The biomes are distinct, diverse, and have particular plant and animal life restricted to it. Each biome also has a distinct supply of particular types of resources. The kelp forest abounds in creep vine, which is necessary for collecting creep vine samples or creep vine clusters. The grassy plateaus yield some of the largest amount of salt in the game, which is necessary for improving the quality of food or water ingested. As you explore, you find many more biomes, including two islands, which might be the only land portion on the entire planet. There are many underwater caves, and spending time in these caves in remote corners of the game world gives you a sense of pride and accomplishment….err….progression.
Graphics and optimization
As already mentioned above, the environment design is one of the best features of the game.

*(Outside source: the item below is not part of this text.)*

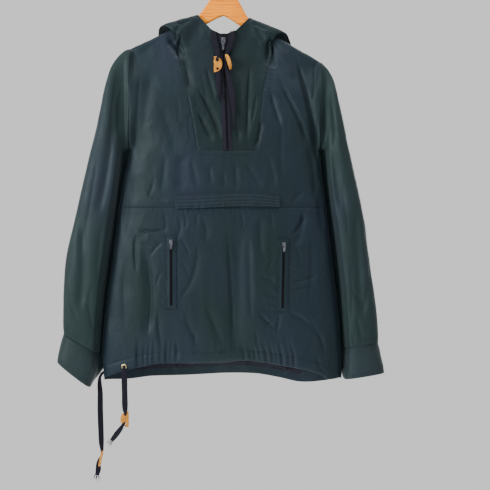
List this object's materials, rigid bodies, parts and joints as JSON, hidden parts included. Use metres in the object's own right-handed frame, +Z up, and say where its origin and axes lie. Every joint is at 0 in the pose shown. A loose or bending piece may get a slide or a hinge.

The biomes are gorgeous, and the teeming life inside it is captured brilliantly by developer Unknown Worlds. The game chooses to stray away from realism, and depict stuff in a more cartoonish fashion. But that inherently doesn’t take away the awe in your face when you set foot in the underwater world, because the challenges you face in the world are very realistic, and makes up the psychological gap left by the so-called ‘cartoonish’ art style.
The game runs like a dream even on an extremely old system. The game was tested on the following PC:-
CPU: FX 8320
GPU : GTX 660 2GB DDR5
Memory: 6GB RAM DDR3
There were a few frame drops occasionally in places where the density of fauna was more, but since fauna have some of the highest poly-densities in any game, that is expected, especially on an old system like this. The game runs smoothly elsewhere.
VERDICT
If you are into exploration games, then Subnautica would definitely already be on your wishlist. If you’re otherwise free of a backlog, then Subnautica is a game worth looking at. Even if your backlog is full, it’s worth taking some time from other titles and progressing in the game and filling up the screenshots folder for Subnautica on Steam.